My question is whether I could configure the hardware counters to increment only for a particular process ID - so that the kernel does not interfere with the results. This is significant because when I run my application (which is want I would like to sample) as the kernel also generates significant samples of all the parameters (memory misses and instructions).
From my understanding this is what VTune does (correct me if I'm wrong). --- If for an Application A I set the sample after value for L2 Cache misses at 10000 and this is the application I want to optimize. Now when I run the application on a Linux box --- if another unrelated application X is also running and generating significant misses. There is a possibility - Application X could generate 9000 L2 misses and Application A generates only 1000 L2 misses. But because the 10000th miss is by Application A and the sample after value is 10000 the event counter of Application A for L2-misses gets incremented. Which is wrong rite?
generally speking you are right, when you are talking of the specific 10000-th event that will happened for process A and then all previous 9999 events will be recorder in favour of process A, inspite of the fact that some of them definitely happen in some other processes.
but sampling collection is based on statistic. in another words, if there is considerable big number of samples fallen on a paricular region of code, statisticlly it is correct to say that most of the events also happen there.
to provide you the correct "sample after" value the process named "calibration" is used.
p379 On IA-32 processors that support HT, the performance counters and associated model registers (MSRs) are extended to support HT. A subset of the performance monitors events allow the event counts to be qualifies by logical processors.
See also Using performance Metrics with Hyper-Threading Technologies chapter in this manual.
Since we'r on the topic I wanted to confirm two other things with you guys...
(1) In Sampling I presume this is what happens - Say we're sampling the L1-Load Miss Retired event. The counters get incremented on every L1 Load miss that gets retired. When the SAV(Sample After Value) is reached the processor is interrupted and the VTune Routine runs - which does two things - Increments its samples count for the L1 Load miss Event - and looks at the current active Instruction Pointer (to assign the event to that IP). Am I right?. So basically there will always be a skew right?. Since the IP is not going to be the one that caused the L1-Load miss. Or does something else go on where VTune is able to extract the exact Instruction Address of the L1-Load that retires?.
(2) In Hyper Threading (as Elad Says) you can count the events for each logical processor. I read through the manuals and it says that the lower 4 ESCR bits control when the counters count. What I dont understand is that it says that these bits control when the counters count (either when the Logical Proc 0 is in USR/OS mode or when Logical Proc 1 is in USR/OS mode). The wordings seem to mean that we dont completely shut off either of the Logical Procs.
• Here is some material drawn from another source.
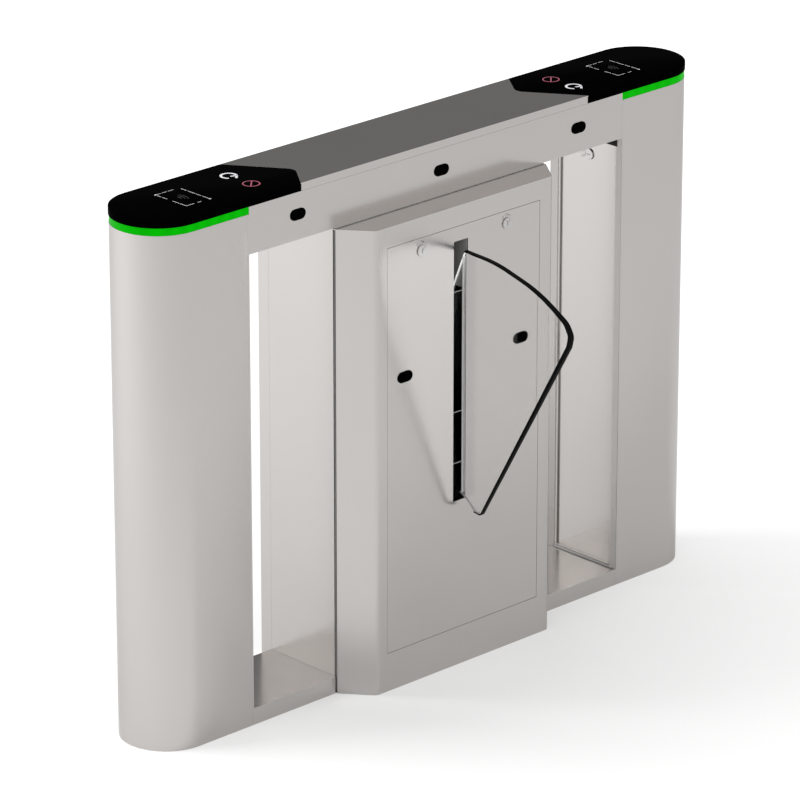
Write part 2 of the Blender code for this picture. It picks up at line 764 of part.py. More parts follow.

So suppose we turn on counting only when Logical Proc 0 is in USR mode. Then I assume that basically whenever Logical Proc 0 is in USR mode all events are counted (even those caused by Logical Proc 1). Am I right?.
regarding your question (1): we are reading the same sources, vol 3, don't we? There in 15.9.5 the "precise event-base sampling" described as following:
PEBS record is stored...whenever a counter overflow occurs. This record contains the arch. state of the processor( 8 general purpose registers, EIP and EFLAGS) at the time of the event that caused the counter to overflow....
Is L1-Load miss you are referencing is a precise event? If yes, then most likely you have an exact IP address.
regarding your question (2): have you experimented with VTune and get any evidence that events happening in one logic processor somehow influence the number of the events on another? personally I don't know what is the exact realization of the mechanism of HT. do you know? we can speculate... may be some registers and units inside the CPU are just doubled? or any other smart flashing buffers? Anyway if OS consider 2 HT logic CPUs as 2 different CPUs, why VTune users should not :-) ?
Yes, the VTune Analyzer's interrupt service routine (ISR) of the performance counter overflow interrupt normally just grabs the instruction return address off the stack and uses that as the causing instruction for the Event Based Sampling event. This means that in most cases there will be "skid" in identifying the instruction that caused the event. However, the Pentium 4 processor family and the Itanium processor family have certain events that are "precise" in which there is an extra register that the VTune Analyzer ISR can interrogate to exactly identify the causing instruction. In general, most Cache Miss and TLB miss events are precise. The way to tell if the event you want to use is precise is to go to the VTune Analyzer screen where events are selected, move the desired event into the "Selected Events" column, highlight the event and click on . If the event is precise there will be a enabling button in the edit window.